In the face of steadily falling sales, American Suzuki Motor Corporation of Brea, Calif. is going to stop selling cars in the United States.
The American subsidiary of Japan’s Suzuki Motor Co. has filed for bankruptcy in the U.S. District Court for the Central District of California as a prelude to withdrawing from the U.S. automobile market. Suzuki’s withdrawal continues the reduction in the number of brands sold in the U.S. that began in 2009 when Isuzu left. Saab collapsed last year and now Suzuki joins the list.
By winding down its U.S. automobile marketing business, Suzuki plans to concentrate on its motorcycle, ATV and marine products businesses. As a result, SMC’s distribution of its automobiles in the continental United States will be discontinued. The company sold only 2,000 passenger cars to American consumers in October and said it had lost more than $95 million during the past two fiscal years, according to the bankruptcy filing.
“When considering its long-term business plan, ASMC recognized that it will be unable to maintain profitability with respect to its automobile marketing business, taking into account various factors such as economic conditions including the currency exchange rate, market trends, the models of Suzuki automobiles sold in the U.S. which are primarily small cars, ASMC’s projected sales volume and the stringent U.S. environmental and safety regulations,” Suzuki said in a statement.
“However, ASMC also recognized a possibility that its motorcycle, ATV, marine products businesses could remain profitable and experience increases in sales.

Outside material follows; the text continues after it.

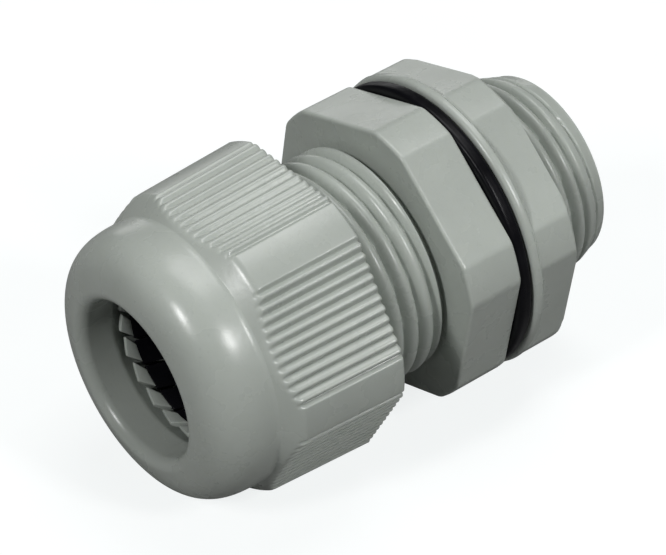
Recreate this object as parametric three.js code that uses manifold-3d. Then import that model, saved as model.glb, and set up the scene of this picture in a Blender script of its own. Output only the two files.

Thus, ASMC decided to wind down its unprofitable automobile marketing business and redirect all of its operating resources to its motorcycle, ATV and marine products businesses, to expand these businesses and improve profitability efficiently in all sectors where the prospects for profit are good,” the company said.
The bankruptcy filing will smooth the transition of the current U.S. automobile dealer sales network into a network of authorized service and parts dealers to allow the company to fully honor all warranties and make service and parts available to customers nationwide after winding down its automobile marketing business, the maker said.

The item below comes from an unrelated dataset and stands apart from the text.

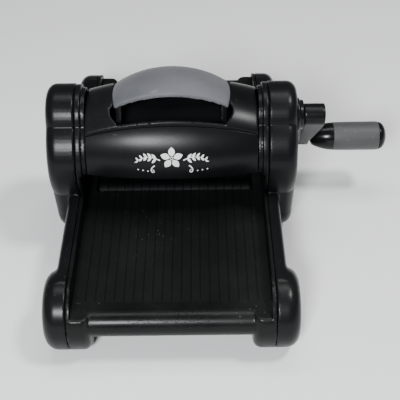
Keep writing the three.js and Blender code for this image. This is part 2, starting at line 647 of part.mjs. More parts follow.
// ---- assembly -----------------------------------------------------------------------------
addPiece(machine, 'base_bed', base(), 'black');
addPiece(machine, 'right_side_cover', sideCover(true), 'black');
addPiece(machine, 'left_side_cover', sideCover(false), 'black').rotation.z = Math.PI;
addPiece(machine, 'right_side_frame', sideFrame(true), 'black');
addPiece(machine, 'left_side_frame', sideFrame(false), 'black').rotation.z = Math.PI;
addPiece(machine, 'top_shell', topShell(), 'black');
addPiece(machine, 'handle_bar', handleBar(), 'black');
addPiece(machine, 'handle_grip_pad', gripPad(), 'softGrey');
addTwins('front_barrel_panel', 'rear_barrel_panel', barrelPanel(), 'black');
addPiece(machine, 'bottom_cover',
  cut(alongZ(roundedRectangle(RAIL_INNER - 0.5, FLOOR_COVER.halfY, 4), FLOOR_COVER.from, FLOOR_COVER.to, 3),
    ...[[-1, -1], [-1, 1], [1, -1], [1, 1]].map(([i, j]) => rodZ(FLOOR_COVER.from - 1,
      FLOOR_COVER.to + 1, SCREW.shankR + GAP, i * FLOOR_SCREW.x, j * FLOOR_SCREW.y, 8))),
  'black');

const footPad = alongZ(roundedRectangle(...PAD_PLAN), 0, PAD_TOP, 3);
for (const [side, x] of [['left', -PAD_X], ['right', PAD_X]]) {
  for (const [end, y] of [['front', -FOOT_Y], ['rear', FOOT_Y]]) {
    addPiece(machine, `${end}_${side}_foot_pad`, footPad, 'rubber', [x, y, 0]);
  }
}

for (const [level, z] of [['upper', UPPER_Z], ['lower', LOWER_Z]]) {
  const half = level === 'upper' ? UPPER_HALF : LOWER_HALF;
  addPiece(machine, `${level}_roller`, roller(half), 'blackenedSteel', [0, 0, z]);
  addPiece(machine, `${level}_roller_gear`, gear(ROLLER_TEETH, BORE_R), 'blackenedSteel', [0, 0, z]);
  addPiece(machine, `${level}_right_bush`, bush(), 'bronze', [0, 0, z]);
  addPiece(machine, `${level}_left_bush`, bush(), 'bronze', [0, 0, z]).rotation.z = Math.PI;
  addPiece(machine, `${level}_right_ring`, retainingRing(), 'blackenedSteel',
    [RIGHT_GROOVE + GAP, 0, z]);
  addPiece(machine, `${level}_left_ring`, retainingRing(), 'blackenedSteel',
    [LEFT_GROOVE + GAP, 0, z]);
}
addPiece(machine, 'crank_bush', bush(), 'bronze', [0, 0, CRANK_Z]);
addPiece(machine, 'crank_collar', crankCollar(), 'glossBlack', [0, 0, CRANK_Z]);

const rodEnd = RAIL_INNER - GAP;
for (const [end, y] of [['front', -TIE_ROD.y], ['rear', TIE_ROD.y]]) {
  const rod = rodX(-rodEnd, rodEnd, TIE_ROD.r, 0, 0, 20);
  const drilled = cut(rod, rodX(-rodEnd - 1, ROD_SCREW - rodEnd, SCREW.shankR + GAP, 0, 0, 8),
    rodX(rodEnd - ROD_SCREW, rodEnd + 1, SCREW.shankR + GAP, 0, 0, 8));
  addPiece(machine, `${end}_tie_rod`, drilled, 'steel', [0, y, TIE_ROD.z]);
  for (const [side, turn] of [['right', 0], ['left', Math.PI]]) {
    const x = (side === 'right' ? 1 : -1) * COVER_SEAM;
    addPiece(machine, `${end}_${side}_rod_screw`, screw(ROD_SCREW), 'steel', [x, y, TIE_ROD.z])
      .rotation.z = turn;
  }
}

const coverScrews = [
  ['lower_front', ...COVER_SCREWS[0], HALF_WIDTH], ['lower_rear', ...COVER_SCREWS[1], HALF_WIDTH],
  ['top', ...COVER_SCREWS[2], HALF_WIDTH], ['front_foot', -FOOT_Y, FOOT_R, FOOT_OUTER],
  ['rear_foot', FOOT_Y, FOOT_R, FOOT_OUTER],
];
for (const [place, y, z, face] of coverScrews) {
  const seat = face - SCREW_SUNK + GAP;
  const length = seat - RAIL_INNER + (place.endsWith('foot') ? 8 : 0);
  addPiece(machine, `right_${place}_screw`, screw(length), 'blackenedSteel', [seat, y, z]);
  addPiece(machine, `left_${place}_screw`, screw(length), 'blackenedSteel', [-seat, y, z])
    .rotation.z = Math.PI;
}

for (const [side, x] of [['left', -FLOOR_SCREW.x], ['right', FLOOR_SCREW.x]]) {
  for (const [end, y] of [['front', -FLOOR_SCREW.y], ['rear', FLOOR_SCREW.y]]) {
    addPiece(machine, `${end}_${side}_floor_screw`, screw(SHORT_SCREW), 'blackenedSteel',
      [x, y, FLOOR_COVER.from - GAP])
      .rotation.y = Math.PI / 2;
  }
}

for (const [side, x] of [['left', -LEG_X], ['right', LEG_X]]) {
  addPiece(machine, `${side}_handle_screw`, screw(SHORT_SCREW), 'blackenedSteel', [x, 0, SHELL_FLOOR - GAP])
    .rotation.y = Math.PI / 2;
}

// the crank hangs back and down from its shaft, with its knob free to turn on a spindle
const crank = new THREE.Group();
crank.position.set(0, 0, CRANK_Z);
crank.rotation.x = radians(ARM_REST);
machine.add(crank);
addPiece(machine, 'crank_shaft', crankShaft(), 'steel', [0, 0, CRANK_Z]);
addPiece(machine, 'crank_pinion', gear(PINION_TEETH, BORE_R), 'blackenedSteel', [0, 0, CRANK_Z]);
addPiece(machine, 'crank_shaft_ring', retainingRing(), 'blackenedSteel',
  [SHAFT_GROOVE + GAP, 0, CRANK_Z]);
addPiece(crank, 'crank_arm', crankArm(), 'black');
addPiece(crank, 'crank_cap_screw', crankCap(), 'glossBlack');
addPiece(crank, 'knob_spindle', knobSpindle(), 'steel', [0, ARM_LENGTH, 0]);
addPiece(crank, 'knob_cone', knobCone(), 'glossBlack', [0, ARM_LENGTH, 0]);
addPiece(crank, 'knob_grip', knobGrip(), 'sleeveGrey', [0, ARM_LENGTH, 0]);
addPiece(crank, 'knob_end_cap', knobCap(), 'glossBlack', [0, ARM_LENGTH, 0]);

// the origin is on the floor, at the middle of the space that the machine and its crank take
machine.position.x = -(KNOB_TO - HALF_WIDTH) / 2;
machine.updateMatrixWorld(true);

export default machine;
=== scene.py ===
import json
import math

import bmesh
import bpy
import numpy as np
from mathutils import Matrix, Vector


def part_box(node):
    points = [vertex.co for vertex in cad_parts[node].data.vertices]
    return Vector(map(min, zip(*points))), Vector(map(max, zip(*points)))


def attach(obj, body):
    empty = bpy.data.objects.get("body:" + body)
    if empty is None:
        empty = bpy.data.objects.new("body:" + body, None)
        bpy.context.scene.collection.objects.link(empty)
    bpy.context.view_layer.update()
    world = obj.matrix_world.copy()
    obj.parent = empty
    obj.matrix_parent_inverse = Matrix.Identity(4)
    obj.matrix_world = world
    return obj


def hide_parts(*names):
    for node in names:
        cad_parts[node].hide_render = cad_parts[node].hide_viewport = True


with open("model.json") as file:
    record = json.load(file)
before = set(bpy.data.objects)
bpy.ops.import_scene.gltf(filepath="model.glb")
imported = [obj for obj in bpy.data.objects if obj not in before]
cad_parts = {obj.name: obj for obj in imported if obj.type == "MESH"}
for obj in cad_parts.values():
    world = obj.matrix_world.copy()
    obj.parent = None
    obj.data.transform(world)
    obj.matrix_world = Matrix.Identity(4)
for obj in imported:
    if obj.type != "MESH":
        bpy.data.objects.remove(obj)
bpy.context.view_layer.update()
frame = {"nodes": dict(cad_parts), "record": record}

import openvdb as vdb
from mathutils import Matrix, Vector

# ---- places, from the frame ----------------------------------------------------------------------


def middle(node, axis):
    low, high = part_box(node)
    return (low[axis] + high[axis]) / 2


def extent(node):
    """Lowest and highest corner of a CAD node, in mm about the body's centre line."""
    low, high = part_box(node)
    return (np.array(low) - ORIGIN) * 1000, (np.array(high) - ORIGIN) * 1000


ORIGIN = np.array([middle("base_bed", 0), 0.0, 0.0])
BODY = "machine_body"

(_, FRONT, _), (_, REAR, _) = extent("base_bed")
RAIL_TOP = extent("base_bed")[1][2]
SEAM = extent("right_side_cover")[0][0]
HALF_WIDTH = extent("right_side_cover")[1][0]
COVER_TOP = extent("right_side_cover")[1][2]
CRANK_Z = middle("crank_shaft", 2) * 1000
UPPER_Z = middle("upper_roller", 2) * 1000
LOWER_Z = middle("lower_roller", 2) * 1000
HANDLE_TOP = extent("handle_grip_pad")[1][2]
SHELL_END = extent("top_shell")[1][0]
SHELL_HALF = extent("top_shell")[1][1]
SHELL_FLOOR = extent("top_shell")[0][2]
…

Prior to the bankruptcy filing, American Suzuki had about 400 dealerships across the U.S., primarily in urban areas.
In its bankruptcy filing Suzuki said it owed $346 million U.S. dollars, including $173 million to its parent, Suzuki Motor Corp.
Speculation Suzuki was preparing to leave the U.S. began last year after Suzuki’s top management basically nixed plans to add to its U.S. product line-up in and reduced the passenger car business to an adjunct of its motorcycle line.
The maker began its final decline when the oddly named Kizashi, a well-reviewed midsize sedan, failed to gain traction in the marketplace several years ago.
Suzuki’s top management believed the company holds a much stronger position in Asia where it could count on sales from its substantial operations in India and Southeast Asia. However, it has been locked in a legal battle with Volkswagen over an aborted joint venture aimed at growing their joint stake in the Indian market.
The departure of American Suzuki continues a slow downsizing trend among Japanese importers. The question many analysts continue to ask is whether Mitsubishi can maintain its presence in the States. The maker suffered serious losses over the last decade after a series of flawed marketing efforts and the launch of some lackluster products. But Mitsubishi officials insist they can make a comeback and have underscored their commitment to the U.S. market with the naming of a new U.S. chairman – the American subsidiary’s first since 2007.